TASK OBJECTIVE: Copy out lines with the word "body" from the material that follows.
:: EXCERPTED RECORDS ::
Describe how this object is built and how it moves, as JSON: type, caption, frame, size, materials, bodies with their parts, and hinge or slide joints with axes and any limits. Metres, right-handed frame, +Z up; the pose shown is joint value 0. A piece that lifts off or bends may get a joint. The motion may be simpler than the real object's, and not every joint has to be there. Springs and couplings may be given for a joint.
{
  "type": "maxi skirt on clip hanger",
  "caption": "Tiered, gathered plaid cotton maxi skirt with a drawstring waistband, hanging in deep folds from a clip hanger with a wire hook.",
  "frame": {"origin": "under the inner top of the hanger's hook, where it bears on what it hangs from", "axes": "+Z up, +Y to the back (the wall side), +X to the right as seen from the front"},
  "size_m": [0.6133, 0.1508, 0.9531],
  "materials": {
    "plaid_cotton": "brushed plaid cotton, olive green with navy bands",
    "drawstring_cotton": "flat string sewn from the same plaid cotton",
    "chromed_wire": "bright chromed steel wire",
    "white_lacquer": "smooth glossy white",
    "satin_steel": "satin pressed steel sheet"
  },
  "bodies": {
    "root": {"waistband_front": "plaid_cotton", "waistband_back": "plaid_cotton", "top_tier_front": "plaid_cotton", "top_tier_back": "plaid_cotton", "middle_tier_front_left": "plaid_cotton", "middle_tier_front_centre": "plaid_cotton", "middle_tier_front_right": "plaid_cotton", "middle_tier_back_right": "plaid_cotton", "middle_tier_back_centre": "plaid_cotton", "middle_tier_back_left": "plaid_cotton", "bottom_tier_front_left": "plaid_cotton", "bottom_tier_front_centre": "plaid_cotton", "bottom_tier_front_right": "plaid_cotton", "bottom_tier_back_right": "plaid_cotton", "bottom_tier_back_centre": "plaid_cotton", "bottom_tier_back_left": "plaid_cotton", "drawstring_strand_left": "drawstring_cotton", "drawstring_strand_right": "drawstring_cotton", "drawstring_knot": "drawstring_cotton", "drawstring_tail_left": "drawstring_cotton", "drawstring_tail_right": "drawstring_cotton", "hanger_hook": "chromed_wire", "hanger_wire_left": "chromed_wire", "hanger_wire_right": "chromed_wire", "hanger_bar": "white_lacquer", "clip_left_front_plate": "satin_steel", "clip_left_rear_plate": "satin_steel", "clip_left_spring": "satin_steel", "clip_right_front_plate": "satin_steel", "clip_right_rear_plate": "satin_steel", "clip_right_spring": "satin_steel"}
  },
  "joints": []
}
:::
:: EXCERPTED RECORDS ::
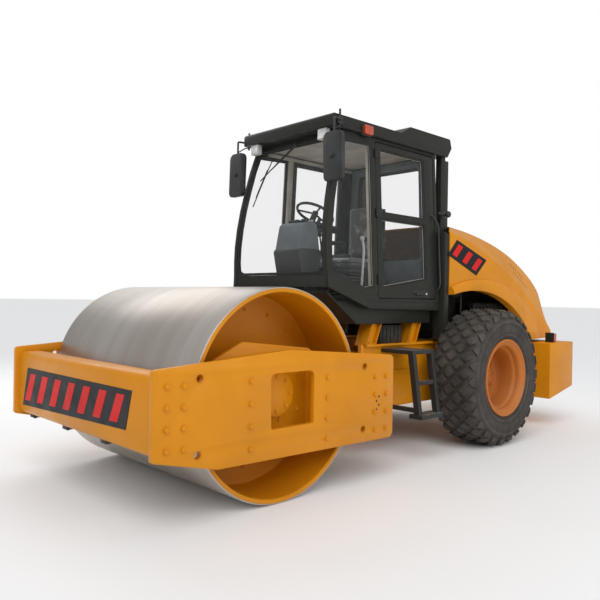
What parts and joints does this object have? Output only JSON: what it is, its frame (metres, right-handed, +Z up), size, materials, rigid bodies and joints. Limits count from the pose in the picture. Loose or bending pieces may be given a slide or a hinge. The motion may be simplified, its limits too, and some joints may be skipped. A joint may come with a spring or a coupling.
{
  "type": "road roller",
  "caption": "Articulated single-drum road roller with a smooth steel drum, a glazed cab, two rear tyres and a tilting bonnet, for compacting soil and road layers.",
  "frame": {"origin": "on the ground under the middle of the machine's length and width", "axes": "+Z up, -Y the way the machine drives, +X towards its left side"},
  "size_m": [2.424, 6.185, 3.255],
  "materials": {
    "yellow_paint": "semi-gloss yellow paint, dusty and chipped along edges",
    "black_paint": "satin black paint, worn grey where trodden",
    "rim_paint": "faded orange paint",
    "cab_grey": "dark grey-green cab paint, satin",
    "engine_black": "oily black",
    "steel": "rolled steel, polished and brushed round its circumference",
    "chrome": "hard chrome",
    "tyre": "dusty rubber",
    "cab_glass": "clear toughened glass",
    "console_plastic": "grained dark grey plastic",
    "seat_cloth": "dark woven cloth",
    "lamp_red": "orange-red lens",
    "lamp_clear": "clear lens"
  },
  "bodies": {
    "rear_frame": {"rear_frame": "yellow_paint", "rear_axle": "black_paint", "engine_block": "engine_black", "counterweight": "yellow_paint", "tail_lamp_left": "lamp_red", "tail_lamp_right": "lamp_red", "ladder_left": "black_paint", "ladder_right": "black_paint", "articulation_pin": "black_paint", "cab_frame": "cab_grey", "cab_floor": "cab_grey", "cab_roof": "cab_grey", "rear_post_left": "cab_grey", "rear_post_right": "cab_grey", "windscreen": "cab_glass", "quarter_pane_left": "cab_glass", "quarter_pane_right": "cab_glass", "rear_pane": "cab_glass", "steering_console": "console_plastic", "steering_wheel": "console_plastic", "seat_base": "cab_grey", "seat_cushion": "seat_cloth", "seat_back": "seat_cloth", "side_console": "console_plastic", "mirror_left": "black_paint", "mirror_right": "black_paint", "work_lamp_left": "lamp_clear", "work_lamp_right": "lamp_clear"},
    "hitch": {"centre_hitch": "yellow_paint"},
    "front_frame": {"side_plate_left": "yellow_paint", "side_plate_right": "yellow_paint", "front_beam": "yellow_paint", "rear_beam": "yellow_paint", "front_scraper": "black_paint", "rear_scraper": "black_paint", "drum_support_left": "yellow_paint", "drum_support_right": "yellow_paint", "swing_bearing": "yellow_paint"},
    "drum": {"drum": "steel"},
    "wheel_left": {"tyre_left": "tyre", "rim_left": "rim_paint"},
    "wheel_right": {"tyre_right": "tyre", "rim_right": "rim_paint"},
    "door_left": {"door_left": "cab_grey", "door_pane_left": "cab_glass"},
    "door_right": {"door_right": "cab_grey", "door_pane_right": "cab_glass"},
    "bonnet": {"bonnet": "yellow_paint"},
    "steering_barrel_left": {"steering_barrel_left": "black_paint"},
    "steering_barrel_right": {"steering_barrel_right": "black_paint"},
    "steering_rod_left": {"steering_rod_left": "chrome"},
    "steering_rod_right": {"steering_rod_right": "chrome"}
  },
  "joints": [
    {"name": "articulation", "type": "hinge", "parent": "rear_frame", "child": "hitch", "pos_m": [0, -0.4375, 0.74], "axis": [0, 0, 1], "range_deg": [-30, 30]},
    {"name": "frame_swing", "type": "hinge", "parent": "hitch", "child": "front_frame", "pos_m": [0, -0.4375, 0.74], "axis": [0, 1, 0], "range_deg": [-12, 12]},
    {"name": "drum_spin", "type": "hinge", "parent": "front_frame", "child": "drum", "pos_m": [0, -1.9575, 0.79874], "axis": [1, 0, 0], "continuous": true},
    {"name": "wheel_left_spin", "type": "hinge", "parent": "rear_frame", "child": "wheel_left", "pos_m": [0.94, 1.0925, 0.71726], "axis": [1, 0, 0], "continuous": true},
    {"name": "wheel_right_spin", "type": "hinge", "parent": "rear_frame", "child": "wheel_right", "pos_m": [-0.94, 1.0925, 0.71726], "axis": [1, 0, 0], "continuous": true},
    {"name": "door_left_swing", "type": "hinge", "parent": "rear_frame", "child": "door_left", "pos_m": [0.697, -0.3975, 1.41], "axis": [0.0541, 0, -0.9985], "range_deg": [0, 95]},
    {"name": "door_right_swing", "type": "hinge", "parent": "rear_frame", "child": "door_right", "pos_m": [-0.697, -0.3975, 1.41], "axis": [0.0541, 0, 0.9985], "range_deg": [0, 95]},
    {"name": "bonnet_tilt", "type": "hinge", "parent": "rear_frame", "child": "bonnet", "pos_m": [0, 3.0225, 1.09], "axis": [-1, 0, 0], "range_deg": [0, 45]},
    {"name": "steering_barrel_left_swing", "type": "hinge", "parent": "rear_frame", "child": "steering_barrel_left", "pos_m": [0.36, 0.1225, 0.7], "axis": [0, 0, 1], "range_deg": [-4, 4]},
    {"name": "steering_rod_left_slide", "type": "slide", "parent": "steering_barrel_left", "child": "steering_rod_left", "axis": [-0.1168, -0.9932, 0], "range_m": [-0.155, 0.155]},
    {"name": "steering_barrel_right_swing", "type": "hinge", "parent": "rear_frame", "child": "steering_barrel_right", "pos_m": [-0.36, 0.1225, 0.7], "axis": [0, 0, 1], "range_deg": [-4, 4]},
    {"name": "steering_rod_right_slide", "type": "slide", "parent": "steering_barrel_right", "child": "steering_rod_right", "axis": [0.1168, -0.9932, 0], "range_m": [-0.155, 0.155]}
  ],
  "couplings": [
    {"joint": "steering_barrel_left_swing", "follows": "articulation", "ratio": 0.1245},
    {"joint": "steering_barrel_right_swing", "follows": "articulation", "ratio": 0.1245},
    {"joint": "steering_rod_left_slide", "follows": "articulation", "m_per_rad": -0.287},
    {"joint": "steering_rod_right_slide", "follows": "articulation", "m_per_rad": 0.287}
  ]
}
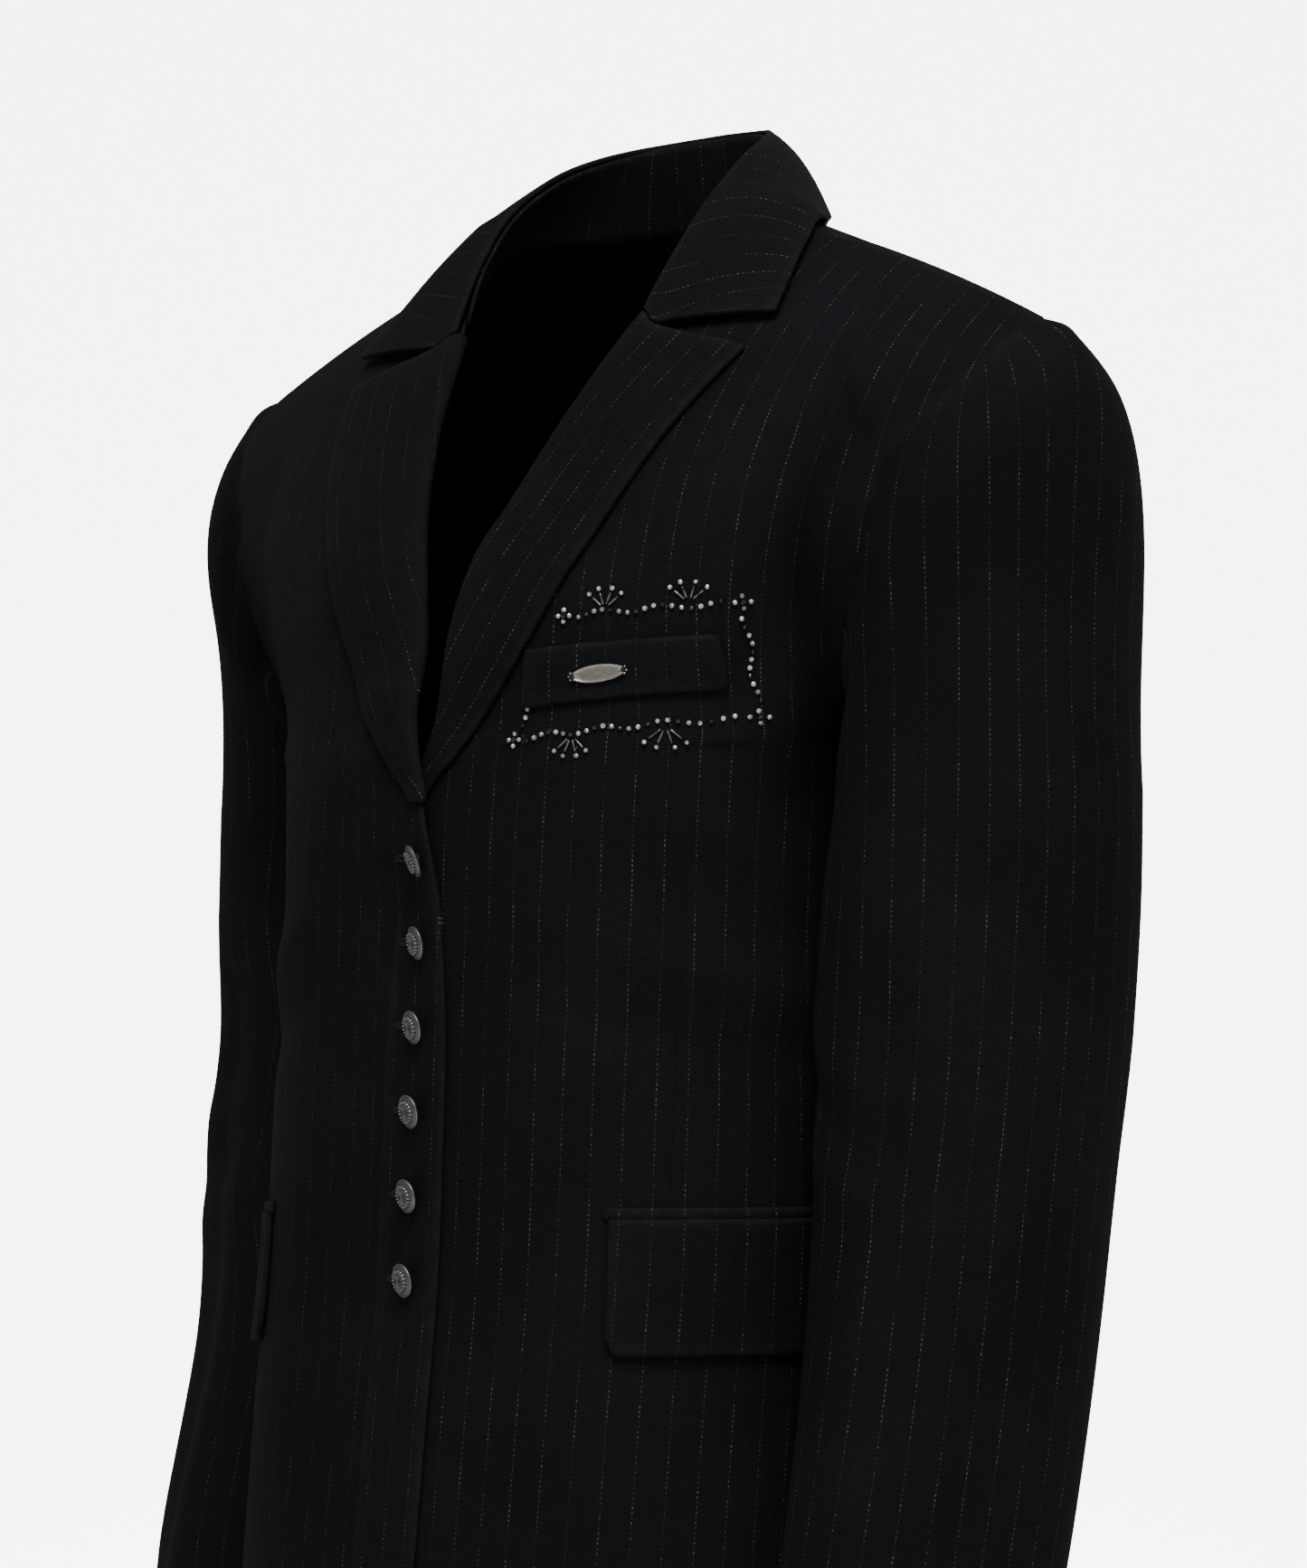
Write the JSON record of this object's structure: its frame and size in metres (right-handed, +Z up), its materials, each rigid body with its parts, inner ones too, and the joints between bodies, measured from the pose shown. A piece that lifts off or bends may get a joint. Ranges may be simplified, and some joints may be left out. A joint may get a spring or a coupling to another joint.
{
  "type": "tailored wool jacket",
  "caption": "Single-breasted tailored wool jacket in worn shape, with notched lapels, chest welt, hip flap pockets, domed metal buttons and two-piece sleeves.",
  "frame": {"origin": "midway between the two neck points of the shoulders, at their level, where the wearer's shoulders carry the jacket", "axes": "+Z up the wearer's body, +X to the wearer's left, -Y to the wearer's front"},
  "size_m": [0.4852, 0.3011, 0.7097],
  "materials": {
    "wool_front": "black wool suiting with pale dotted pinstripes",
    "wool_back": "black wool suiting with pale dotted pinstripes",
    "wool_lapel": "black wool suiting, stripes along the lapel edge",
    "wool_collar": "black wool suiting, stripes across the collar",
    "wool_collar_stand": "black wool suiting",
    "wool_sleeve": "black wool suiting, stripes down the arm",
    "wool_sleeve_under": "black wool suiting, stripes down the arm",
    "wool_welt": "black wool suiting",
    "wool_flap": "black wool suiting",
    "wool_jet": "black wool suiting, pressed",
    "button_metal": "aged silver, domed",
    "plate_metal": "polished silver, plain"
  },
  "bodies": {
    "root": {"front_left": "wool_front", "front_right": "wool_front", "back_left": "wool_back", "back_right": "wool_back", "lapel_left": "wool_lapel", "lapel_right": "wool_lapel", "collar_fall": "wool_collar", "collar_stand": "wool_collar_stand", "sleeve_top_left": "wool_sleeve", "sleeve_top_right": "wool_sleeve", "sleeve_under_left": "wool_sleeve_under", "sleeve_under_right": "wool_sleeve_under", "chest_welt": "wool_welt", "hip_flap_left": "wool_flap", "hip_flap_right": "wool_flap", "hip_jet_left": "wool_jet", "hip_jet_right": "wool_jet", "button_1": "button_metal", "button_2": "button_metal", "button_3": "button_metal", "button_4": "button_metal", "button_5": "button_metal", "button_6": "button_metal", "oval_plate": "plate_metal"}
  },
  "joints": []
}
:::
:: EXCERPTED RECORDS ::
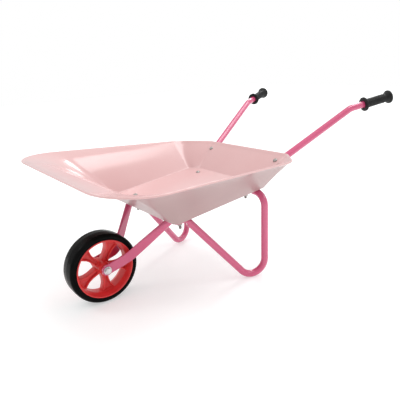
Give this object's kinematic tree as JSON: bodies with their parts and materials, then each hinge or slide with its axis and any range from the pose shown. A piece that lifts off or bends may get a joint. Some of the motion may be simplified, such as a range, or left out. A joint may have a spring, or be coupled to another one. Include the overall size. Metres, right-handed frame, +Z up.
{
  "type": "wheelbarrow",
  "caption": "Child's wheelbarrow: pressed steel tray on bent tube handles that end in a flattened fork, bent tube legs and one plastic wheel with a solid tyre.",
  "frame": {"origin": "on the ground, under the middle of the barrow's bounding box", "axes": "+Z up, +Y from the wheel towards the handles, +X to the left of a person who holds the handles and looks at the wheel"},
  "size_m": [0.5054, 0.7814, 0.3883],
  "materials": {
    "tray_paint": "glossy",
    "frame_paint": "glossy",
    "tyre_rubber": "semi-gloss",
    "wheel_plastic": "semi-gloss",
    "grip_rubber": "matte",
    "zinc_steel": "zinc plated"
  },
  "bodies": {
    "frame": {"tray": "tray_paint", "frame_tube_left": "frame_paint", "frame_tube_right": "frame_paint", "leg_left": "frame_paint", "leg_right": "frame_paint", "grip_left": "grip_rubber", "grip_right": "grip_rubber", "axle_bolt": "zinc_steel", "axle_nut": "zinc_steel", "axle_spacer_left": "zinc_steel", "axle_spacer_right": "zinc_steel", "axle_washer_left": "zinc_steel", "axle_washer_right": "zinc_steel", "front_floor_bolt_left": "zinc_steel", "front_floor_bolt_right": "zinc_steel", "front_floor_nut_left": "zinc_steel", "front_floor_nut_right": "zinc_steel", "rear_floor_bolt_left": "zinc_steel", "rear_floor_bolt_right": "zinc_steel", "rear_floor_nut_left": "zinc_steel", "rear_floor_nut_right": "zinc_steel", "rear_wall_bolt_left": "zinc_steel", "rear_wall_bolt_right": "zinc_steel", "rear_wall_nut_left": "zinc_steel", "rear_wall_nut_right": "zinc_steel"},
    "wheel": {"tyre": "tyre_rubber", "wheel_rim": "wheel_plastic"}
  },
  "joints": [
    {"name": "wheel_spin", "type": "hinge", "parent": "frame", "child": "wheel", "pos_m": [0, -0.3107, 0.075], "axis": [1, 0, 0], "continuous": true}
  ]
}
:::
FULL ANSWER:
Write the JSON record of this object's structure: its frame and size in metres (right-handed, +Z up), its materials, each rigid body with its parts, inner ones too, and the joints between bodies, measured from the pose shown. A piece that lifts off or bends may get a joint. Ranges may be simplified, and some joints may be left out. A joint may get a spring or a coupling to another joint.
  "frame": {"origin": "midway between the two neck points of the shoulders, at their level, where the wearer's shoulders carry the jacket", "axes": "+Z up the wearer's body, +X to the wearer's left, -Y to the wearer's front"},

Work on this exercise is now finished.